GIVEN DATA:
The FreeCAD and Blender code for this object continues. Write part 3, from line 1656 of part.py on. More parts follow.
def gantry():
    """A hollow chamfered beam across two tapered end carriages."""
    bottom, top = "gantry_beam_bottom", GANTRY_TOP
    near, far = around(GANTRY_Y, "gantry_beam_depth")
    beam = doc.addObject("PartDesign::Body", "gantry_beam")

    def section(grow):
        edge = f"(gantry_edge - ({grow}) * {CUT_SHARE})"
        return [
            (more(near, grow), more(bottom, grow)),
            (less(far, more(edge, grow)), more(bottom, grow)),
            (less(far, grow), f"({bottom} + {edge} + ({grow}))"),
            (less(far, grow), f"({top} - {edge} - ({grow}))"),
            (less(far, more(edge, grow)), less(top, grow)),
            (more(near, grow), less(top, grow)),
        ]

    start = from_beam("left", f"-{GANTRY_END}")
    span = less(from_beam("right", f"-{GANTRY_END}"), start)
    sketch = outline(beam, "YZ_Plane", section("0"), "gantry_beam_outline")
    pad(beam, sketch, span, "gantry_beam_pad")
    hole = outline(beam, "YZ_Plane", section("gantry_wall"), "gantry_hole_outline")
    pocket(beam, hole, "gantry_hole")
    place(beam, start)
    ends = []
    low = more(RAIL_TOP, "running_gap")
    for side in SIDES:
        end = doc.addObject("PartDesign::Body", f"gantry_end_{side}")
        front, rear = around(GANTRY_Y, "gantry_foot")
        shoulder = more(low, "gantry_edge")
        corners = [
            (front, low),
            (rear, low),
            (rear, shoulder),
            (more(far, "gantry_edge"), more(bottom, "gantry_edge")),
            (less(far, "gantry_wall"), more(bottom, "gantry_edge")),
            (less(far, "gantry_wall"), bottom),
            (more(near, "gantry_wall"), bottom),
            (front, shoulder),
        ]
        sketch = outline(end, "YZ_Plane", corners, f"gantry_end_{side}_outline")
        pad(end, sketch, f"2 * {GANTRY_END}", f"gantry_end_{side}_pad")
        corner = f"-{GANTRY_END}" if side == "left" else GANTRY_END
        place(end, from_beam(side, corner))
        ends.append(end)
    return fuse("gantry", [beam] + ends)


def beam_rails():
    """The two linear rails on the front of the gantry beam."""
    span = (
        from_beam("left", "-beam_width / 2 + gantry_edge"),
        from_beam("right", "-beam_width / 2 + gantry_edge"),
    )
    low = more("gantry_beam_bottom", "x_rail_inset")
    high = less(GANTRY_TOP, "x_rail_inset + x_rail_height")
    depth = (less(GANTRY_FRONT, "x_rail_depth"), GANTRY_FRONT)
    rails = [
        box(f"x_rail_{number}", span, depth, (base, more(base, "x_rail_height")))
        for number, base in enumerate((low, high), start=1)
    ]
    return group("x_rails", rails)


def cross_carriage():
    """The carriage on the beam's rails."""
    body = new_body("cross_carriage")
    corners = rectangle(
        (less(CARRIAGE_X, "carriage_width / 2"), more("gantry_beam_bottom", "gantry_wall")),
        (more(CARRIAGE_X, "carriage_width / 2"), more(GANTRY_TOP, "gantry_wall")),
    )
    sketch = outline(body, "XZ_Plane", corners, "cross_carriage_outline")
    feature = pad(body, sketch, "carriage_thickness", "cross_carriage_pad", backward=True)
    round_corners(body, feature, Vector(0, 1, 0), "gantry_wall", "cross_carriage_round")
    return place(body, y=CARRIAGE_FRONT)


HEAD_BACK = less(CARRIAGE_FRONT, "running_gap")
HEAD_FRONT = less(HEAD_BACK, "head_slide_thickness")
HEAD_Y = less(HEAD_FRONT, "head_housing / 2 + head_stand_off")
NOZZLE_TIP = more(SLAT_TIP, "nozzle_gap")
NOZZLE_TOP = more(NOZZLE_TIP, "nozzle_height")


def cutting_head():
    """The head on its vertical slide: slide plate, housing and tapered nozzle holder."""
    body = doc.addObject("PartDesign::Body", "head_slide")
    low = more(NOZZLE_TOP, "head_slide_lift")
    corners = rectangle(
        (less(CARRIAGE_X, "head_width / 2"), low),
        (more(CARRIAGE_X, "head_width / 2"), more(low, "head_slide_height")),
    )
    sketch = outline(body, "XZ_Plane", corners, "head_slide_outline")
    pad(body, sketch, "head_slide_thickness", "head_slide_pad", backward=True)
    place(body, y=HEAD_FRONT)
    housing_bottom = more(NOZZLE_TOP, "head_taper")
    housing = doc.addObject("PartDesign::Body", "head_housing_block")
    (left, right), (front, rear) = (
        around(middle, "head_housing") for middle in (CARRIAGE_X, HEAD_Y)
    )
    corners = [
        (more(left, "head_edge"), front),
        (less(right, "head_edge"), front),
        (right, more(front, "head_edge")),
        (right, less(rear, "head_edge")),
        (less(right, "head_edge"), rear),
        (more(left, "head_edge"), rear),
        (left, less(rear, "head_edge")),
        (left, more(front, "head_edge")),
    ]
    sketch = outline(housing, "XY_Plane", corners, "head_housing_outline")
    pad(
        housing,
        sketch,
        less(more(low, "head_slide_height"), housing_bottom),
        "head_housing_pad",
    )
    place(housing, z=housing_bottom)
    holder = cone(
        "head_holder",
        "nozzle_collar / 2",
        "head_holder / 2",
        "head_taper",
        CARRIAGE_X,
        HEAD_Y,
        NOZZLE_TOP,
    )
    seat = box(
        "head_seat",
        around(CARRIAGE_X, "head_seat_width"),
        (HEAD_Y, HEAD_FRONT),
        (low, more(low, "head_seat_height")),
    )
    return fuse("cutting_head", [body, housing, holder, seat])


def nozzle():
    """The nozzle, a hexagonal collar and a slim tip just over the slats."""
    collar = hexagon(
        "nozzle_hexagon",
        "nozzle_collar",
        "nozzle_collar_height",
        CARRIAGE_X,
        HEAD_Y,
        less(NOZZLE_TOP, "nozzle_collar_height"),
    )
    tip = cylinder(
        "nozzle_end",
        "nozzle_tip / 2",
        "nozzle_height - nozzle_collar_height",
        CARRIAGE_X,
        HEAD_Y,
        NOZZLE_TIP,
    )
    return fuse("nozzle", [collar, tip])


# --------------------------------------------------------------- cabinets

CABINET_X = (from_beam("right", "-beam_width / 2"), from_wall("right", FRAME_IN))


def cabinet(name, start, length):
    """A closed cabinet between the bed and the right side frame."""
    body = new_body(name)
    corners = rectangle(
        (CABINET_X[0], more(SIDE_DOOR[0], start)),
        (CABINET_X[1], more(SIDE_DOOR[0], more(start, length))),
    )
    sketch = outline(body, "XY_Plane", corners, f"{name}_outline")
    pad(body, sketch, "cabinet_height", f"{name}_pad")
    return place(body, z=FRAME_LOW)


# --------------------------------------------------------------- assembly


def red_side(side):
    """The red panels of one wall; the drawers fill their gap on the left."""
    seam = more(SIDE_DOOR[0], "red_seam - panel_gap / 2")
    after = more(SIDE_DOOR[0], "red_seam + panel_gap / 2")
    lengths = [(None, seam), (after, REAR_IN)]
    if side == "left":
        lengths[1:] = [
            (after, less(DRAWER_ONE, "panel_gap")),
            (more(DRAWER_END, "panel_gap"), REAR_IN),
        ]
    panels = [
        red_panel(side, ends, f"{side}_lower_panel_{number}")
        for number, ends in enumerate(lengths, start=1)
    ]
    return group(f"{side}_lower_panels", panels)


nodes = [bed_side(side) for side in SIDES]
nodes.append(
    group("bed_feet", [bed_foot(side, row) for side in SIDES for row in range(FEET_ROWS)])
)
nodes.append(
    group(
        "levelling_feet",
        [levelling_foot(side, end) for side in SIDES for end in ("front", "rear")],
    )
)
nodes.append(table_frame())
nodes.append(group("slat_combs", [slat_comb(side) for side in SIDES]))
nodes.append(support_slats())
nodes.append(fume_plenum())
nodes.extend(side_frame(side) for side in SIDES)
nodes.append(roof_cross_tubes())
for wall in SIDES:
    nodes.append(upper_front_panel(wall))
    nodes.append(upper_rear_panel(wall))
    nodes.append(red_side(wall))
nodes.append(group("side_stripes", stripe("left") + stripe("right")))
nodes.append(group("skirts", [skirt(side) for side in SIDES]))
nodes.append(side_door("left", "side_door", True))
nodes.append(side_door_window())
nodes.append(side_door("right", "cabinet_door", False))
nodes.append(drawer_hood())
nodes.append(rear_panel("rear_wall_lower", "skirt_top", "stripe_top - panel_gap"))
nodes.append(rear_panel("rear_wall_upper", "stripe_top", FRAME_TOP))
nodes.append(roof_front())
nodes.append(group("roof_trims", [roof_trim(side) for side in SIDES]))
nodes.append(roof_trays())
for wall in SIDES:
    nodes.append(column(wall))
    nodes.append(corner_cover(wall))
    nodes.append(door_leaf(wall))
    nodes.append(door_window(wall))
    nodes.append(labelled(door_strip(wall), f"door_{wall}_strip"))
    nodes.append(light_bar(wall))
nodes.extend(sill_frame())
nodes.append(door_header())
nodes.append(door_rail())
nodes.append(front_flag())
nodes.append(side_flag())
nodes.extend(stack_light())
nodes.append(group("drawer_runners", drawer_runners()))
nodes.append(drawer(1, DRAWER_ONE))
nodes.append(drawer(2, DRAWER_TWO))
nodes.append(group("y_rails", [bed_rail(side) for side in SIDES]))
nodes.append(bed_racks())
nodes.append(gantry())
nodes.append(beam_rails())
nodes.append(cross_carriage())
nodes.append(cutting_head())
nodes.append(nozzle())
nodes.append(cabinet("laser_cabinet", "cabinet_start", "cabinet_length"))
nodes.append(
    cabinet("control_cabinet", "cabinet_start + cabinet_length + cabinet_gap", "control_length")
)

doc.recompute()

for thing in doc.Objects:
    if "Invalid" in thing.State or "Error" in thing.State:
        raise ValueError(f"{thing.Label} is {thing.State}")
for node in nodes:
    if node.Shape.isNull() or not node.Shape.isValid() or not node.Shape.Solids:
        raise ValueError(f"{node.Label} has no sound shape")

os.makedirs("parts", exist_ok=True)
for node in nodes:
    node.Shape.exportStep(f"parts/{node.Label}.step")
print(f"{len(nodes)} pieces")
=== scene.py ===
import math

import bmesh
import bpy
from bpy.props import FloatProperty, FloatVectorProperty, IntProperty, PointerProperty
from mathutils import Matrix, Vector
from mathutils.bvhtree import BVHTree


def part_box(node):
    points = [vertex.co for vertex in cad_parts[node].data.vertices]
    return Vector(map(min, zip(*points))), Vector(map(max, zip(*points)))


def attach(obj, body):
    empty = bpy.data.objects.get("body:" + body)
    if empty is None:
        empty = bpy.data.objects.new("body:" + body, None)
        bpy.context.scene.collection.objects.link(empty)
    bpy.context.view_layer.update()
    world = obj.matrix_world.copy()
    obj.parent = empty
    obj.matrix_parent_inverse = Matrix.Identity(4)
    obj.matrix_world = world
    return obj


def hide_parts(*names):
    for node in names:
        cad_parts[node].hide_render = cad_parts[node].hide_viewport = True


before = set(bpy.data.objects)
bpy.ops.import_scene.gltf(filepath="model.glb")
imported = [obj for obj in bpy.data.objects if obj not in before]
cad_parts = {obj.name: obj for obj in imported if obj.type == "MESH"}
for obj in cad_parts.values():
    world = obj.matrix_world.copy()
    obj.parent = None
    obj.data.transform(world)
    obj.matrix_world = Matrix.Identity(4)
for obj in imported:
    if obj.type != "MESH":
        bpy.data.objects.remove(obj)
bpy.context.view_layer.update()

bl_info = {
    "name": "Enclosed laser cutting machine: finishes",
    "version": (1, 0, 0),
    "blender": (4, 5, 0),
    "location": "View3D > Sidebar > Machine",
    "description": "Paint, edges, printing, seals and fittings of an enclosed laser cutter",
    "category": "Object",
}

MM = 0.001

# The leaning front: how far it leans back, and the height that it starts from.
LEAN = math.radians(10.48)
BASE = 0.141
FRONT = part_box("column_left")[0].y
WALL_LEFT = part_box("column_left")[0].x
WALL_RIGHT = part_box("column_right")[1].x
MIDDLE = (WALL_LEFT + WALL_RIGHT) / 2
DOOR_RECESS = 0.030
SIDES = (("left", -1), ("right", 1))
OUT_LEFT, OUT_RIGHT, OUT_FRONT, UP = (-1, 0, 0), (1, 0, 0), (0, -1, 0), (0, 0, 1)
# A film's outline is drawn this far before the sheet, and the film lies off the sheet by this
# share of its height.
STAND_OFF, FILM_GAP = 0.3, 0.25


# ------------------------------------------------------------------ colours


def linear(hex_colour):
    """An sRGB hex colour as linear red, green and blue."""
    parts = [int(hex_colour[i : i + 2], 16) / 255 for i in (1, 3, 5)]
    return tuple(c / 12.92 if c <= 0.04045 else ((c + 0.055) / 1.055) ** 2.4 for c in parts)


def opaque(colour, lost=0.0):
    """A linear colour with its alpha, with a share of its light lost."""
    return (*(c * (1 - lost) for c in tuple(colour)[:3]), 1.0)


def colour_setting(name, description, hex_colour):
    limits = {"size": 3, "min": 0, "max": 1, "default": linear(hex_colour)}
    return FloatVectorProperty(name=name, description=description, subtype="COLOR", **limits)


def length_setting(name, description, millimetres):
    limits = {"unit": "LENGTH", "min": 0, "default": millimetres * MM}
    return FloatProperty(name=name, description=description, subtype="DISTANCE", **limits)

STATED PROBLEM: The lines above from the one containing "for thing in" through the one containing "cad_parts[node].hide_render = cad_parts[node].hide_viewport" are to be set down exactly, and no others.

OUTPUT OF THE TASK:
for thing in doc.Objects:
    if "Invalid" in thing.State or "Error" in thing.State:
        raise ValueError(f"{thing.Label} is {thing.State}")
for node in nodes:
    if node.Shape.isNull() or not node.Shape.isValid() or not node.Shape.Solids:
        raise ValueError(f"{node.Label} has no sound shape")

os.makedirs("parts", exist_ok=True)
for node in nodes:
    node.Shape.exportStep(f"parts/{node.Label}.step")
print(f"{len(nodes)} pieces")
=== scene.py ===
import math

import bmesh
import bpy
from bpy.props import FloatProperty, FloatVectorProperty, IntProperty, PointerProperty
from mathutils import Matrix, Vector
from mathutils.bvhtree import BVHTree


def part_box(node):
    points = [vertex.co for vertex in cad_parts[node].data.vertices]
    return Vector(map(min, zip(*points))), Vector(map(max, zip(*points)))


def attach(obj, body):
    empty = bpy.data.objects.get("body:" + body)
    if empty is None:
        empty = bpy.data.objects.new("body:" + body, None)
        bpy.context.scene.collection.objects.link(empty)
    bpy.context.view_layer.update()
    world = obj.matrix_world.copy()
    obj.parent = empty
    obj.matrix_parent_inverse = Matrix.Identity(4)
    obj.matrix_world = world
    return obj


def hide_parts(*names):
    for node in names:
        cad_parts[node].hide_render = cad_parts[node].hide_viewport = True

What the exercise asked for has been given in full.